BEGIN Data excerpts

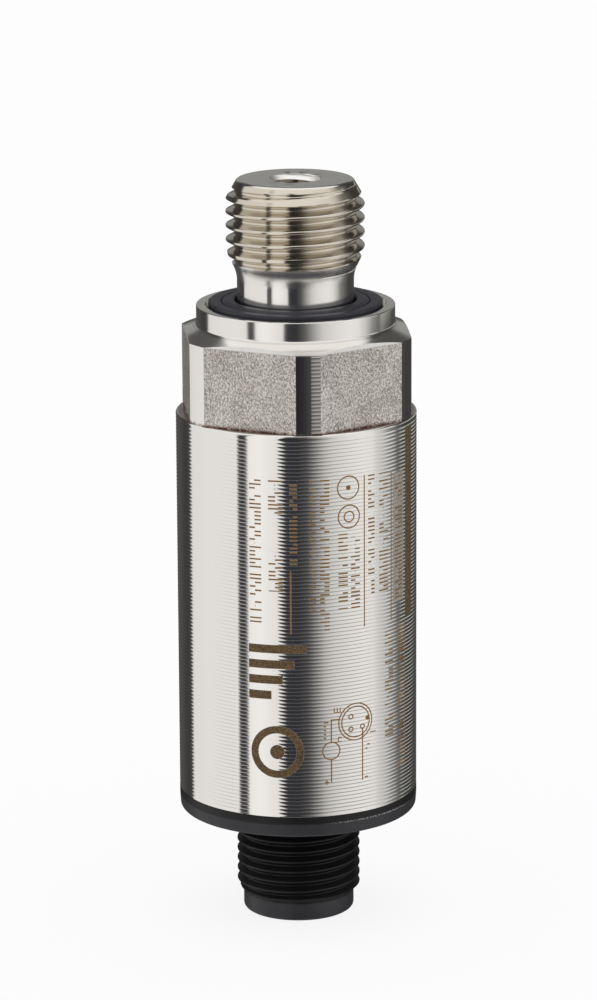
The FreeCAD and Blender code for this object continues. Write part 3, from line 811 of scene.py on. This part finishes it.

END Data excerpts
BEGIN Data excerpts

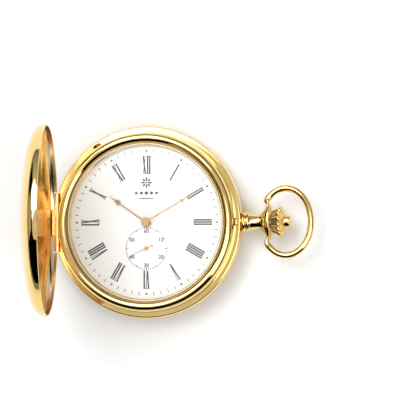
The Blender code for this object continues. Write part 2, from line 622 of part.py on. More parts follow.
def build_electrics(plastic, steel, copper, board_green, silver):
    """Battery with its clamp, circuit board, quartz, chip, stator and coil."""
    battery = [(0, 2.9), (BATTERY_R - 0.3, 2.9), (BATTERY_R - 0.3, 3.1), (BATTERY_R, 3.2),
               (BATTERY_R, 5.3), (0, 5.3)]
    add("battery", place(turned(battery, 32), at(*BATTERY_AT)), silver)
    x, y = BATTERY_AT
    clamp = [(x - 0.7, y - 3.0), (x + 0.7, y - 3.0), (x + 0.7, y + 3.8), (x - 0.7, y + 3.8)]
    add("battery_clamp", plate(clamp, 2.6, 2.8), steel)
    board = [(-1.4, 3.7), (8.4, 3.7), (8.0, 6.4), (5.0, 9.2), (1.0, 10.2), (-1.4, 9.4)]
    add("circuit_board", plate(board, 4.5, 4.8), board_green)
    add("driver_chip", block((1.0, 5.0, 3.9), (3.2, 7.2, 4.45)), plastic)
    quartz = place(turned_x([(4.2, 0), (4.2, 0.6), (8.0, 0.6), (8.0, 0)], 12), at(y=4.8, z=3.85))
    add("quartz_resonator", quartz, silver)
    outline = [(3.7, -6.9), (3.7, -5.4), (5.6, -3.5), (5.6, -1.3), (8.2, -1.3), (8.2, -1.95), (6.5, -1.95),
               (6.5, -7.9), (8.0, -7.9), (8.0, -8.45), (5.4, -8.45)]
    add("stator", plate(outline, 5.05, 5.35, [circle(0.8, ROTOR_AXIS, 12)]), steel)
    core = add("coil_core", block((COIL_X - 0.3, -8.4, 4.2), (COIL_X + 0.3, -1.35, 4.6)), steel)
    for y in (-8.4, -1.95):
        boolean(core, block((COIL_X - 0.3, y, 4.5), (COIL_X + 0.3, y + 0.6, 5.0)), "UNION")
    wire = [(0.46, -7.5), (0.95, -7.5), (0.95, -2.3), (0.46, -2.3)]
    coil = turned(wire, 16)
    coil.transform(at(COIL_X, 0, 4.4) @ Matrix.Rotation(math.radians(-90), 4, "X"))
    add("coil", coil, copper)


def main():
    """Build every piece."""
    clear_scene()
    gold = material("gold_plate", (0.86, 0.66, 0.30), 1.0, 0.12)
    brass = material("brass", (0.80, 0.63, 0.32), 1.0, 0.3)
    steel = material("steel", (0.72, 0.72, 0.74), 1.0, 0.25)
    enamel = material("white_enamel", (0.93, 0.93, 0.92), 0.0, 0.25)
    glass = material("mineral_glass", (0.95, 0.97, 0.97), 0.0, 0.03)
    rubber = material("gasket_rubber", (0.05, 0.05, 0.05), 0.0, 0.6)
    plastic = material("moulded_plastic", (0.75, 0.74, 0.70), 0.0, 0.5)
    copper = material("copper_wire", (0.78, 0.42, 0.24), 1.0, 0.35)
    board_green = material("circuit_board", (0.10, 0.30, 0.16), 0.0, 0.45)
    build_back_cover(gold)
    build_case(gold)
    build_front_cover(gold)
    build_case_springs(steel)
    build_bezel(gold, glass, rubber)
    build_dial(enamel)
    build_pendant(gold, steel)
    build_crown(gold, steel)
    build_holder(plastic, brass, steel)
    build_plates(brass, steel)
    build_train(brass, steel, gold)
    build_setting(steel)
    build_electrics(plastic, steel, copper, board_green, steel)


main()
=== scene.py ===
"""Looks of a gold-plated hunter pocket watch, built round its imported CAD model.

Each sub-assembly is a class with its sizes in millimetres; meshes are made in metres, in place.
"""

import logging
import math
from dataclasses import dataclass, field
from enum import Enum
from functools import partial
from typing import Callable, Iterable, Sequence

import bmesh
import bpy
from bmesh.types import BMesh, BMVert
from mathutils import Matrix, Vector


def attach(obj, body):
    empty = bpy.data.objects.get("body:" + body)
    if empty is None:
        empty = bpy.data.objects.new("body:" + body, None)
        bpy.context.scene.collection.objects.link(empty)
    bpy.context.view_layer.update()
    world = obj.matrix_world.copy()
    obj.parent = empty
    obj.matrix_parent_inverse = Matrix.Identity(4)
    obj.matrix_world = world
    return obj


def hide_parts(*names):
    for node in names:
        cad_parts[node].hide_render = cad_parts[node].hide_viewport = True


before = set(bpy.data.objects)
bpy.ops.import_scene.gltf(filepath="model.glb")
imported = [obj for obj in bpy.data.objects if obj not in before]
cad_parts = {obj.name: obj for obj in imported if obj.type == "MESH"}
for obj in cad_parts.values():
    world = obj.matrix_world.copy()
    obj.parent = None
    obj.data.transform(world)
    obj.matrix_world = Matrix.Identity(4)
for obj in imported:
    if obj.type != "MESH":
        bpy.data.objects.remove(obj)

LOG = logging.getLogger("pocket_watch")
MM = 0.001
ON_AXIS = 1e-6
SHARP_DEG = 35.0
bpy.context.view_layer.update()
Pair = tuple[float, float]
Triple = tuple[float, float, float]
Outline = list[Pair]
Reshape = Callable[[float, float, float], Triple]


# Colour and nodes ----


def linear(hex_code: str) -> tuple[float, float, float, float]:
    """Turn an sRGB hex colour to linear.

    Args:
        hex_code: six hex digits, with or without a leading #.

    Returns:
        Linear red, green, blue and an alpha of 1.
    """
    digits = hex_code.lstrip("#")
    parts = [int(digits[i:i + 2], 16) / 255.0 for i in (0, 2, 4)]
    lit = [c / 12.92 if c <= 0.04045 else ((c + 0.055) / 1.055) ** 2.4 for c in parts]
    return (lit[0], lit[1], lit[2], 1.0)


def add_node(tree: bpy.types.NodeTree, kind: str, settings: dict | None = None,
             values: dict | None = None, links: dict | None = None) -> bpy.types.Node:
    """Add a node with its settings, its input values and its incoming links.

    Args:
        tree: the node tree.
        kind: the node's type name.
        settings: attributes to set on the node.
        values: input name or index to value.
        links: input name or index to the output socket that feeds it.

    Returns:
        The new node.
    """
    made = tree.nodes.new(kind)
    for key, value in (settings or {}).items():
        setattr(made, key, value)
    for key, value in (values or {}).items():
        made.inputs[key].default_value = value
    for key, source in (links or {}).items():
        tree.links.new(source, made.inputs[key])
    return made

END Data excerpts

# [Problem to solve]
Using the data above, repeat exactly the lines that begin at the line with "build_case_springs(steel)" and end at the line with "cad_parts[node].hide_render = cad_parts[node].hide_viewport", both ends included.

# [Worked solution]
    build_case_springs(steel)
    build_bezel(gold, glass, rubber)
    build_dial(enamel)
    build_pendant(gold, steel)
    build_crown(gold, steel)
    build_holder(plastic, brass, steel)
    build_plates(brass, steel)
    build_train(brass, steel, gold)
    build_setting(steel)
    build_electrics(plastic, steel, copper, board_green, steel)


main()
=== scene.py ===
"""Looks of a gold-plated hunter pocket watch, built round its imported CAD model.

Each sub-assembly is a class with its sizes in millimetres; meshes are made in metres, in place.
"""

import logging
import math
from dataclasses import dataclass, field
from enum import Enum
from functools import partial
from typing import Callable, Iterable, Sequence

import bmesh
import bpy
from bmesh.types import BMesh, BMVert
from mathutils import Matrix, Vector


def attach(obj, body):
    empty = bpy.data.objects.get("body:" + body)
    if empty is None:
        empty = bpy.data.objects.new("body:" + body, None)
        bpy.context.scene.collection.objects.link(empty)
    bpy.context.view_layer.update()
    world = obj.matrix_world.copy()
    obj.parent = empty
    obj.matrix_parent_inverse = Matrix.Identity(4)
    obj.matrix_world = world
    return obj


def hide_parts(*names):
    for node in names:
        cad_parts[node].hide_render = cad_parts[node].hide_viewport = True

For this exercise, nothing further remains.